BOISE, Idaho (KIFI/KIDK)-A variety of Civil rights, women’s rights, and sports groups, along with an assortment of well-known athletes, have sent letters urging the National Collegiate Athletic Association to move the 2021 Men’s Basketball Championship out of Idaho due to the passage of a state law banning many transgender and intersex students from participating in sports. 

Among those signing are Billie Jean King and Megan Rapinoe, according to the American Civil Liberties Union.

Boise State is slated to host the first and second round of the 2021 NCAA Men’s Basketball Tournament. 

One of its letters quotes the NCAA’s own statement on the Idaho law:

“HB500 is harmful to transgender student-athletes and conflicts with the NCAA’s core value of fair treatment of all individuals. The membership believes that transgender student-athletes should have nondiscriminatory and respectful participation opportunities on college sports teams, and we are working to understand how this law will impact college athletes in Idaho. It is our hope that all individuals will be treated with fairness and respect in athletics.”
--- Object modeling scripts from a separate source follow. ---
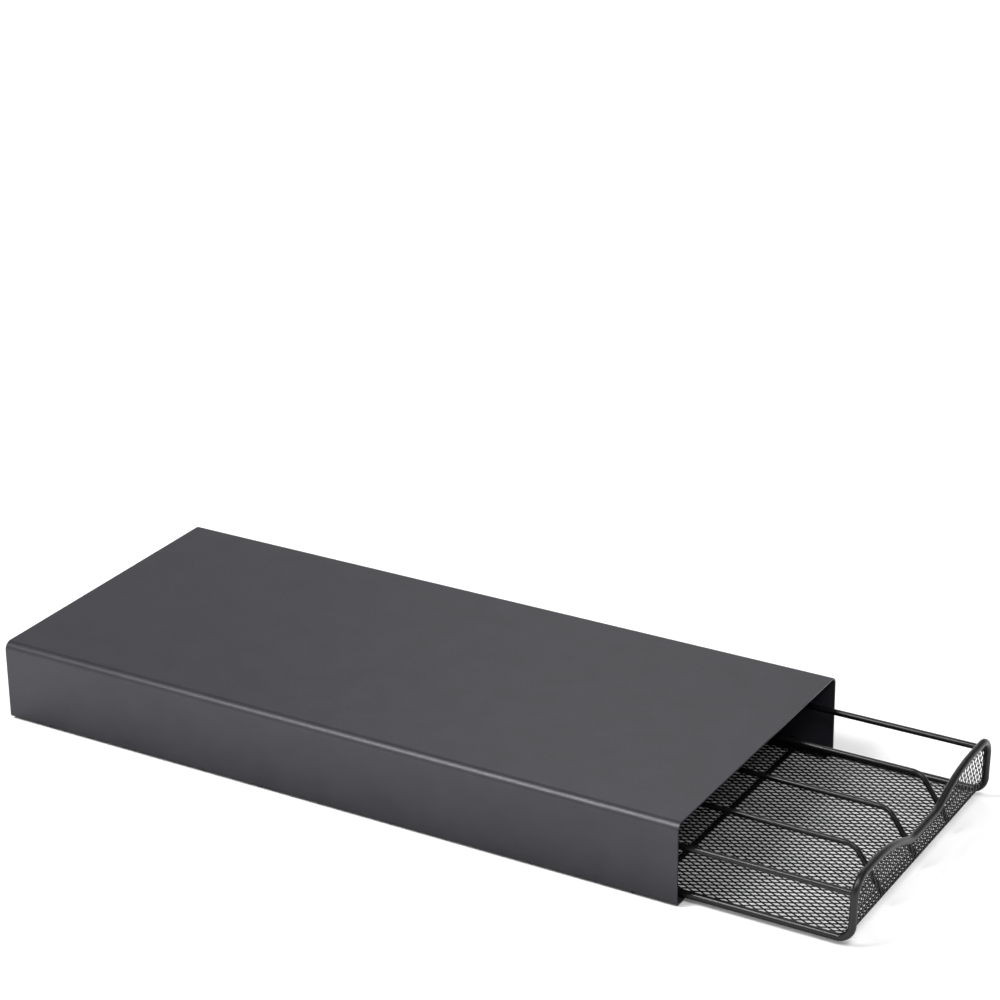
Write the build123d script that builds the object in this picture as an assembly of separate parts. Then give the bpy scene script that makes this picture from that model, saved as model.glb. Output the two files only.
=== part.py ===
"""Low steel stand with a slide-out wire and mesh drawer for coffee pods.

Millimetres, +Z up, +Y to the back. The drawer slides out towards -Y and is drawn
pulled out by pull_out. The origin lies on the counter, under the middle of the
whole part as drawn.
"""

from build123d import *
import os
from math import cos, radians, sin, tan

# ---- housing: one bent steel sheet on four thin pads ----
housing_width = 178.0
housing_depth = 400.0
housing_height = 44.0       # from the underside of the runners to the deck
sheet = 1.0
deck_bend = 4.5             # outer radius of the two long top bends
runner_bend = 2.0           # outer radius of the two long bottom bends
runner_width = 9.0          # inward flange that the drawer slides on
panel_flange = 12.0         # depth of the back panel's welded flanges
panel_bend = 1.8            # outer radius round the back panel

foot_height = 1.0
foot_diameter = 6.0
foot_from_side = 5.0
foot_from_end = 25.0
foot_edge = 0.25            # chamfer of the pad's lower rim

# ---- drawer: round rods, wires and expanded metal, welded together ----
pull_out = 89.0             # how far the drawer stands open as drawn
slide_gap = 0.3             # rod to runner
side_play = 4.7             # side rod to the housing's side wall
closed_gap = 0.5            # rear rod to the back panel with the drawer closed
rod = 3.8                   # frame rod
rail = 3.2                  # guard rail and rear posts
divider_wire = 2.8
cross_wire = 2.4
net = 0.6                   # sheet of the expanded metal

front_lean = 1.6            # degrees, the front leans out
front_bend = 8.0            # centre-line radius between floor and front
front_corner = 9.5          # centre-line radius of the two upper corners
front_clearance = 6.5       # top of the rim to the deck's underside
dip_drop = 10.9             # how far the rim dips in the middle
dip_half = 16.4             # middle of the dip to the foot of its slope
dip_slope_run = 23.8        # foot of the slope to its crest
dip_radius = 24.0
crest_radius = 90.0

rail_rise = 24.5            # guard rail above the side rods, on centres
rail_inset = 1.1            # guard rail inside the side rods, on centres
rail_corner = 12.0
post_inset = 16.0           # rear posts inside the guard rail's sides

lane_pitch = 40.0
divider_rise = 25.1         # top run of a divider above the side rods
divider_shoulder = 17.8     # upper corner of a divider behind the front
divider_slope = 56.0        # degrees, the sloping ends of a divider
divider_bend = 9.0

cross_wires = ("front", "middle", "rear")
cross_wire_gap = 0.6        # end of a cross wire to the edge of the runner

net_border = 3.0            # solid edge of the nets, from the rods' centre lines
front_cell = (3.45, 6.6)    # diamond of the front net, across and up
front_strand = 0.9
floor_cell = (13.9, 27.6)   # diamond of the floor net, across and along
floor_strand = 1.9

# ---- places that follow from the sizes ----
housing_middle = pull_out / 2
housing_front = housing_middle - housing_depth / 2
housing_rear = housing_middle + housing_depth / 2
housing_base = foot_height
housing_top = housing_base + housing_height
wall_inside = housing_width / 2 - sheet
runner_top = housing_base + sheet
runner_edge = housing_width / 2 - runner_width
deck_inside = housing_top - sheet

rod_x = wall_inside - side_play - rod / 2
rod_z = runner_top + slide_gap + rod / 2
rear_y = housing_rear - sheet - closed_gap - pull_out - rod / 2
crest_z = deck_inside - front_clearance - rod / 2
dip_z = crest_z - dip_drop
crest_y = housing_front - pull_out + rod / 2


def front_y(z):
    """Centre plane of the leaning front at height z."""
    return crest_y + tan(radians(front_lean)) * (crest_z - z)


base_y = front_y(rod_z)
front_plane = Plane(
    origin=(0, base_y, rod_z),
    x_dir=(1, 0, 0),
    z_dir=(0, -cos(radians(front_lean)), -sin(radians(front_lean))),
)
fold_tangent = front_bend * tan(radians(90 - front_lean) / 2)
rail_x = rod_x - rail_inset
rail_z = rod_z + rail_rise


def swept(path, diameter):
    """Round rod along a path."""
    start = Plane(origin=path @ 0, z_dir=path % 0)
    return sweep(start * Circle(diameter / 2), path=path)


def bar_x(half_length, y, z, diameter):
    """Round bar across the part."""
    place = Plane(origin=(-half_length, y, z), z_dir=(1, 0, 0))
    return extrude(place * Circle(diameter / 2), amount=2 * half_length)


# ---- housing ----
def housing_outline(inset):
    """Rounded outline of the housing's cross section, moved inwards by inset."""
    outline = Rectangle(housing_width - 2 * inset, housing_height - 2 * inset)
    for group, outer_radius in ((0, runner_bend), (-1, deck_bend)):
        if outer_radius > inset:
            corners = outline.vertices().group_by(Axis.Y)[group]
            outline = fillet(corners, radius=outer_radius - inset)
    return outline


def on_housing_end(sketch, y):
    """Stand a cross section up at depth y, facing the front."""
    middle = (0, y, housing_base + housing_height / 2)
    return Plane(origin=middle, x_dir=(1, 0, 0), z_dir=(0, -1, 0)) * sketch


def housing_shell():
    slot = Pos(0, -housing_height / 2) * Rectangle(2 * runner_edge, housing_height)
    section = housing_outline(0) - housing_outline(sheet) - slot
    return extrude(on_housing_end(section, housing_rear), amount=housing_depth)


def back_panel():
    """Pan with flanges up both sides and along the top, open at the bottom."""
    pan = extrude(on_housing_end(housing_outline(sheet), housing_rear), amount=panel_flange)
    rear_edges = pan.edges().group_by(Axis.Y)[-1]
    pan = fillet(rear_edges, radius=panel_bend)
    open_bottom = Pos(0, -housing_height / 2) * Rectangle(2 * (wall_inside - sheet), housing_height)
    pocket = housing_outline(2 * sheet) + open_bottom
    hollow = on_housing_end(pocket, housing_rear - sheet)
    return pan - extrude(hollow, amount=panel_flange)


def foot(side, end):
    """Round pad under a runner: side -1 left, +1 right; end -1 front, +1 rear."""
    pad = Cylinder(foot_diameter / 2, foot_height, align=(Align.CENTER, Align.CENTER, Align.MIN))
    pad = chamfer(pad.edges().group_by(Axis.Z)[0], foot_edge)
    x = side * (housing_width / 2 - foot_from_side)
    y = housing_middle + end * (housing_depth / 2 - foot_from_end)
    return Pos(x, y, 0) * pad


# ---- drawer frame ----
rim_points = [
    (-rod_x, crest_z),
    (-dip_half - dip_slope_run, crest_z),
    (-dip_half, dip_z),
    (dip_half, dip_z),
    (dip_half + dip_slope_run, crest_z),
    (rod_x, crest_z),
]
rim_radii = [front_corner, crest_radius, dip_radius, dip_radius, crest_radius, front_corner]


def frame_rod():
    """Side rods, front corners and wavy rim, bent from one length."""
    side_end = rear_y + rod / 2
    points = [(-rod_x, side_end, rod_z), (-rod_x, base_y, rod_z)]
    points += [(x, front_y(z), z) for x, z in rim_points]
    points += [(rod_x, base_y, rod_z), (rod_x, side_end, rod_z)]
    path = FilletPolyline(*points, radius=[front_bend] + rim_radii + [front_bend])
    return swept(path, rod)


def rear_rod(frame):
    return bar_x(rod_x, rear_y, rod_z, rod) - frame


def upper_rails(frame, front_net):
    """Guard rail butted on the front legs, parted where its two rear corners start."""
    leg_y = front_y(rail_z)
    points = [(-rail_x, leg_y), (-rail_x, rear_y), (rail_x, rear_y), (rail_x, leg_y)]
    path = FilletPolyline(*[(x, y, rail_z) for x, y in points], radius=rail_corner)
    whole = swept(path, rail) - frame - front_net
    seam = Plane(origin=(0, rear_y - rail_corner, 0), z_dir=(0, 1, 0))
    left, right = split(whole, bisect_by=seam, keep=Keep.BOTTOM).solids().sort_by(Axis.X)
    rear = split(whole, bisect_by=seam, keep=Keep.TOP)
    return {"upper_rail_left": left, "upper_rail_right": right, "upper_rail_rear": rear}


def rear_post(side, lower, upper):
    start = Plane(origin=(side * (rail_x - post_inset), rear_y, rod_z))
    return extrude(start * Circle(rail / 2), amount=rail_rise) - lower - upper


# ---- expanded metal ----
def diamonds(cell, strand, width, length, keep):
    """Staggered diamond holes, centred on a width by length field."""
    across, along = cell
    side_distance = across * along / (across**2 + along**2) ** 0.5
    shrink = 1 - strand / side_distance
    half_u, half_v = shrink * across / 2, shrink * along / 2
    columns, rows = int(width / across), int(length / along)
    holes = []
    for row in range(1 - 2 * rows, 2 * rows):
        for column in range(1 - 2 * columns, 2 * columns):
            u, v = column * across / 2, row * along / 2
            tips = [(u + half_u, v), (u, v + half_v), (u - half_u, v), (u, v - half_v)]
            inside = abs(u) + half_u <= width / 2 and abs(v) + half_v <= length / 2
            if (row + column) % 2 == 0 and inside and keep(tips):
                holes.append(Wire.make_polygon([Vector(*tip) for tip in tips]))
    return holes


def holed_net(outline, holes, place):
    """Sheet of the net's thickness with its middle on the given plane."""
    face = Face(outline.outer_wire(), holes)
    return extrude(place * face, amount=net / 2, both=True)


def fold_line(offset, y_start, z_end):
    """Line from the floor round the fold and up the front, moved inwards by offset."""
    lean = radians(front_lean)
    floor_z = rod_z + offset

    def moved(z):
        return front_y(z) + offset / cos(lean)

    points = [(y_start, floor_z), (moved(floor_z), floor_z), (moved(z_end), z_end)]
    return FilletPolyline(*points, radius=front_bend - offset)


def front_mesh(frame):
    """Net behind the wavy rim, with the plain fold down to the floor."""
    rise = 1 / cos(radians(front_lean))
    rim = [(x, (z - rod_z) * rise) for x, z in rim_points]
    top = rim[0][1]

    def outline(bottom):
        ends = [(-rod_x, bottom), (rod_x, bottom)]
        border = FilletPolyline(ends[0], *rim, ends[1], radius=rim_radii)
        return make_face(border + Line(ends[1], ends[0])).face()

    holed_area = offset(outline(fold_tangent - net_border), amount=-net_border).face()
    middle = (fold_tangent + top) / 2

    def keep(tips):
        return all(holed_area.is_inside((u, v + middle, 0)) for u, v in tips)

    size = (2 * (rod_x - net_border), top - fold_tangent)
    holes = diamonds(front_cell, front_strand, *size, keep)
    holes = [hole.translate((0, middle, 0)) for hole in holes]
    net_part = holed_net(outline(fold_tangent), holes, front_plane)

    bend = fold_line(0, rear_y, crest_z).edges().filter_by(GeomType.CIRCLE)[0]
    fold = extrude(Plane.YZ * trace(bend, net), amount=rod_x, both=True)
    return net_part + fold - frame


def floor_mesh(frame, rear):
    """Net from the fold to the rear rod, held between the side rods."""
    front_end = base_y + fold_tangent
    length = rear_y - front_end
    middle = Plane(origin=(0, (rear_y + front_end) / 2, rod_z))
    outline = Rectangle(2 * rod_x, length).face()
    size = (2 * (rod_x - net_border), length - 2 * net_border)
    holes = diamonds(floor_cell, floor_strand, *size, lambda tips: True)
    return holed_net(outline, holes, middle) - frame - rear


def cross_wire_bar(index):
    """Stiffening wire under the floor, spaced evenly along the net."""
    front_end = base_y + fold_tangent
    pitch = (rear_y - front_end) / (len(cross_wires) + 1)
    z = rod_z - net / 2 - cross_wire / 2
    return bar_x(runner_edge - cross_wire_gap, front_end + index * pitch, z, cross_wire)


# ---- lane dividers ----
def tray_inside():
    """The space above the floor net and behind the front net."""
    surface = fold_line(net / 2, rear_y, crest_z)
    closing = Polyline(surface @ 1, (rear_y, crest_z), surface @ 0)
    return extrude(Plane.YZ * make_face(surface + closing), amount=rod_x, both=True)


def divider(x, inside):
    """Wire between two lanes, both ends sloping down onto the net."""
    top = rod_z + divider_rise
    below = rod_z - net
    run_out = (top - below) / tan(radians(divider_slope))
    front_corner_y = base_y + divider_shoulder
    rear_corner_y = rear_y - rod - divider_shoulder
    points = [
        (x, front_corner_y - run_out, below),
        (x, front_corner_y, top),
        (x, rear_corner_y, top),
        (x, rear_corner_y + run_out, below),
    ]
    return swept(FilletPolyline(*points, radius=divider_bend), divider_wire) & inside


def build():
    """Every piece by name."""
    pieces = {"housing_shell": housing_shell(), "back_panel": back_panel()}
    for end_name, end in (("front", -1), ("rear", 1)):
        for side_name, side in (("left", -1), ("right", 1)):
            pieces[f"foot_{end_name}_{side_name}"] = foot(side, end)

    frame = frame_rod()
    rear = rear_rod(frame)
    front_net = front_mesh(frame)
    rails = upper_rails(frame, front_net)
    pieces.update(frame_rod=frame, rear_rod=rear, **rails)
    for side_name, side in (("left", -1), ("right", 1)):
        pieces[f"rear_post_{side_name}"] = rear_post(side, rear, rails["upper_rail_rear"])

    pieces["front_mesh"] = front_net
    pieces["floor_mesh"] = floor_mesh(frame, rear)
    for index, name in enumerate(cross_wires, start=1):
        pieces[f"cross_wire_{name}"] = cross_wire_bar(index)

    inside = tray_inside()
    for lane_edge, name in ((-1, "left"), (0, "middle"), (1, "right")):
        pieces[f"divider_{name}"] = divider(lane_edge * lane_pitch, inside)
    return pieces


os.makedirs("parts", exist_ok=True)
for node, piece in build().items():
    export_step(piece, f"parts/{node}.step")
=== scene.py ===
"""Looks of the coffee pod drawer: a powder-coated steel stand over a wire and mesh drawer.

Metres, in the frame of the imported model: +Z up, the drawer opens towards -Y.
"""

from math import ceil, cos, pi, radians, sin, tan

import bpy
from mathutils import Matrix, Vector


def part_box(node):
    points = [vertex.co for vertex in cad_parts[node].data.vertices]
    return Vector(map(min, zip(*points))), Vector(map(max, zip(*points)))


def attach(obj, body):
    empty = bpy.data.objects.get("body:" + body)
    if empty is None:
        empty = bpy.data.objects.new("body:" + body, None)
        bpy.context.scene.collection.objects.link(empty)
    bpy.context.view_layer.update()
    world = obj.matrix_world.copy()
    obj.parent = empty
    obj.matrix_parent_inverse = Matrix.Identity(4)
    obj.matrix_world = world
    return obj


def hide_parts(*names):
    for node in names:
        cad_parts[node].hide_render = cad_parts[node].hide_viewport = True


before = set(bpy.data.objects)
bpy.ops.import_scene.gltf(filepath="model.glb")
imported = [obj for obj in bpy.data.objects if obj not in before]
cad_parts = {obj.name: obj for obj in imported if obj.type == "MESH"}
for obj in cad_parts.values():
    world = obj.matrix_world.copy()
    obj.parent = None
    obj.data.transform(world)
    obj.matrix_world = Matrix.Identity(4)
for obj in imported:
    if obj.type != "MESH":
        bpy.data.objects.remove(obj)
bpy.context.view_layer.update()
scene = bpy.context.scene
MM = 0.001

# ---- the photograph's view ----
CAMERA_PLACE = Vector((-1173.4, -701.0, 730.5)) * MM
CAMERA_AZIMUTH = -59.456    # degrees round the object; 0 looks along +Y
CAMERA_ELEVATION = 23.213
CAMERA_ROLL = -0.677
CAMERA_LENS = 106.723       # lens and square sensor in millimetres
CAMERA_SENSOR = 36
CAMERA_CLIP = 0.05, 50

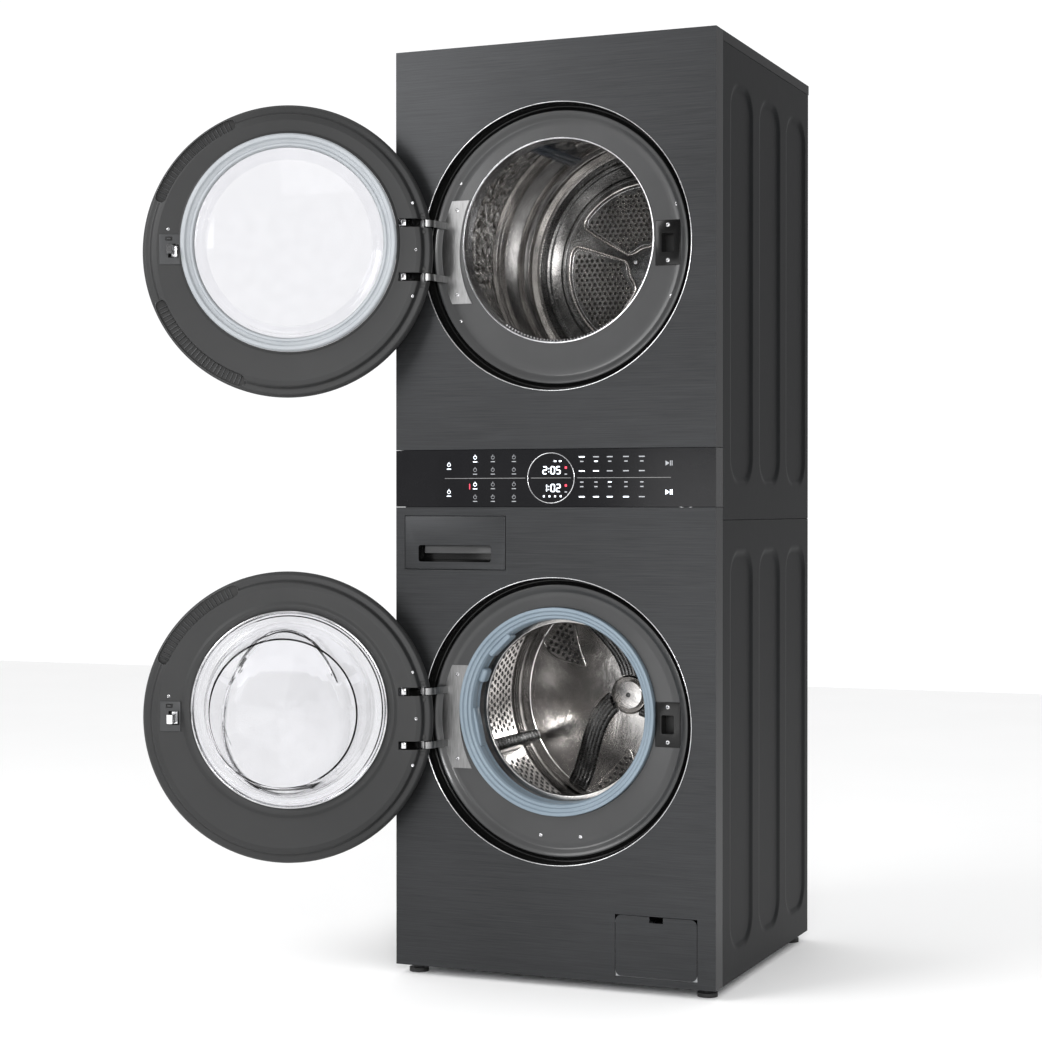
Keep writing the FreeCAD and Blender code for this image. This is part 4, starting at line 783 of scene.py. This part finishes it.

The American Civil Liberties Union, Legal Voice, and Cooley LLP have sued the state of Idaho on behalf of Lindsay Hecox, a transgender student at Boise State University and Jane Doe,a cisgender high school athlete.

The National Women’s Law Center is also voicing objection to the law, stating, “Athletics are a space where everyone should be welcome, regardless of their gender or gender identity. The NCAA should make it clear that anti-transgender discrimination has no place in sports,” said Neena Chaudhry, general counsel and senior advisor for education.

You can see a copy of the letter here.

Barbara Ehardt has released the following statement.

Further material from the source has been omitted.